22 May 2010

On having too many commitments

For someone with a fairly strong lazy streak, I tend to pack a lot into my life.

This morning, for instance, I'm forcing myself to do some more editing on my manuscript in between coffee and breakfast, but there are a lot of other competing requirements.

My dog, Jedi, is bouncing around the house turning himself inside out with the sheer effort of letting me know just how important is it that he goes for a walk as soon as possible.

I should probably unstack the dishwasher before the dirty dishes start breeding and taking over the kitchen bench.

I should probably take some time to relax with my husband, George, after a long week of work.

I need to keep up with my exercise, because as much as it's a pain in the proverbial to do it, I always feel better afterwards.

We have very little fresh food left in the house, so we'll need to buy some fruit and veg sometime if we want to avoid scurvy.

I need to bring some firewood in so we can actually have fires at night without risking pulling out spider-infested logs in the dark.

At some stage I want to pull the bed out and vacuum underneath it, since there's six years' worth of dust and animal hair built up. (But actually, I'm kind of scared of what I might find under there)
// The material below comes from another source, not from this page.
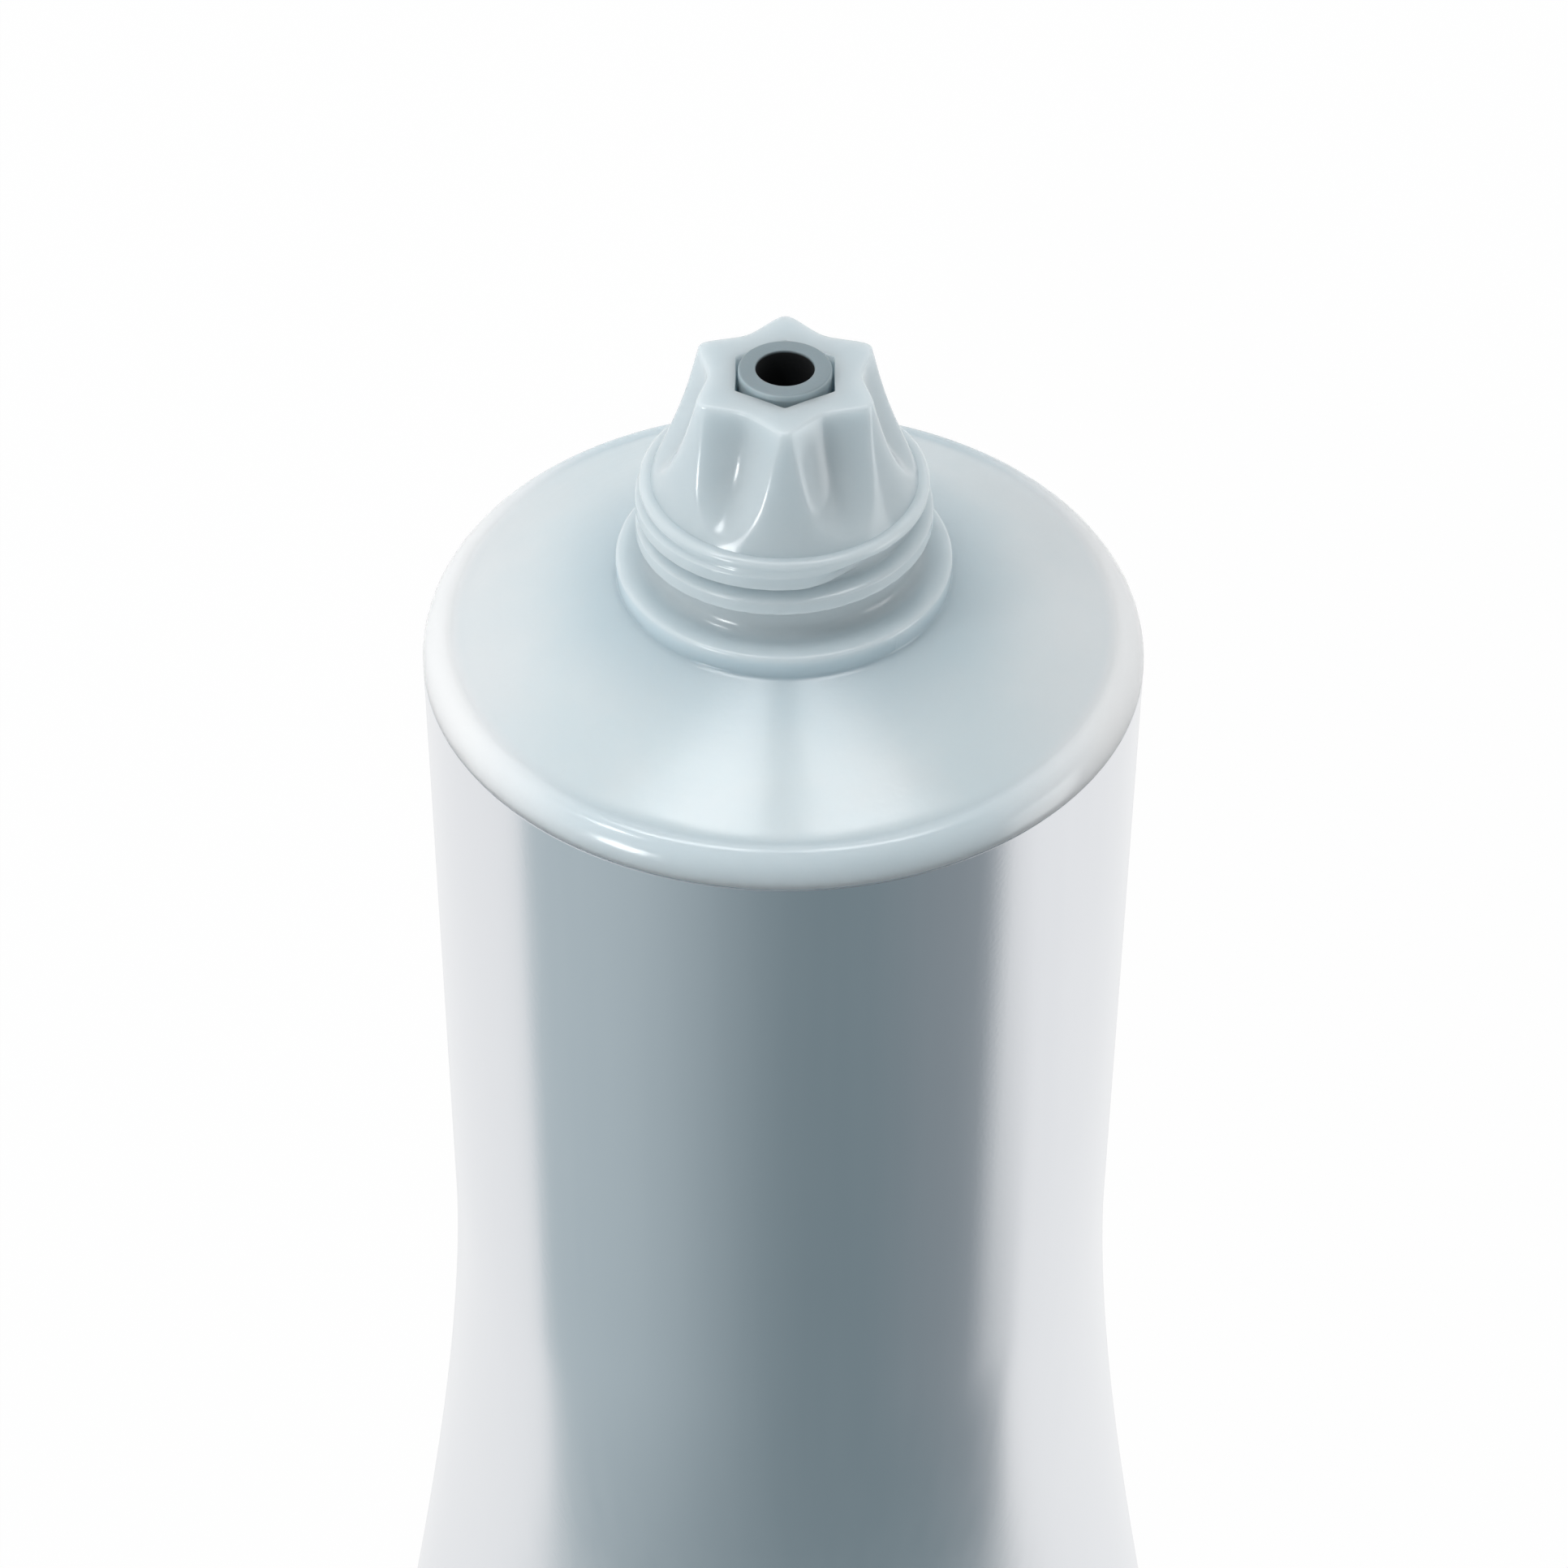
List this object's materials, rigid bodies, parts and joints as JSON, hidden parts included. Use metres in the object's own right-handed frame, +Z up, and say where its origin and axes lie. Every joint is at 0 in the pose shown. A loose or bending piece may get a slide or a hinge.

I want to actually do something with the garden while the weather is still good and before the winter weeds take over.

And all this time, the clock is ticking down to 12.30 when I have to go and ride my horse, which again I always enjoy. But I'll get home as the sun's going down and I'll be cold and tired and then I'll have to get in the shower and get ready to go out for dinner with friends. Which I don't begrudge, but suddenly the weekend is looking horribly short.

Is it any wonder I find it so difficult to get any editing/writing done? At the least, I have moved past a block I was having with my plot and am once again progressing, however slowly that might be.

Through all this, my cat is sitting next to me, purring away, with nothing more on his agenda for the day but sleep, sleep and more sleep.

So which of us is really the intelligent species here?

11 May 2010

Every author who wants to be published must have a blog

That's what they say, and far be it from me to argue with the ubiquitous 'they'. Hence I have started this blog to talk about my writing. Because when your full time job almost entirely involves writing, and when you grab random, hard-earned moments of spare time for creative writing, a blog about writing (which by definition entails writing) is exactly what you need. Ah, yeah...

I'd like to think that I'll post regularly on this blog, but given my slow progress with my current novel, I won't commit to anything right now. You see, I'm currently working on the Dreaded Second Draft. Otherwise known as Second Draft Purgatory, where you go through that piece of writing that you thought was a masterpiece laden with wit and brilliance when you wrote it last year, and then you discover that it is in fact a pile of shit. So what I'm doing now is not so much writing as it is deleting, re-writing and swearing incessantly at myself.

I dream of a life of Perfect First Drafts, where the plot is always sound, the characters are always heroes (or villains, or at least believable) and the imagery is always evocative. Because I love writing - I love the feeling of words flowing from my mind to my fingers to the screen; I love the burst of adrenaline it gives me, whether I'm writing a novel or a communications plan; and I love how my characters become so real to me that I mourn them like lost friends when the story comes to an end.

By contrast, second drafts are a hard slog where you're forced to face up to the improbable plot lines you thought you could get away with, poor character motivations and whole scenes where you tell rather than show. It's hard, and it's demoralising, and you have to cut sentences, or scenes, or even characters that you just KNOW are brilliant in order to save the plot.

But in the end it's always worth it, because you become even more intimate with your story, and over time it becomes everything you'd hoped it would be when you wrote the first sentence - even if you ended up deleting that first sentence.

This blog will be about my writing joys and miseries, but it won't be exclusively about my writing, because if it was, every entry would be something like:

'Got up at 5am to write. Had coffee, didn't get much done. Love Rebecca.'

So I suspect I'll also be talking about the other things in my life, like horse riding, cooking, eating, drinking, and stuff that gives me the shits. And hopefully I won't be spending more time crafting these posts than I do working on my novel.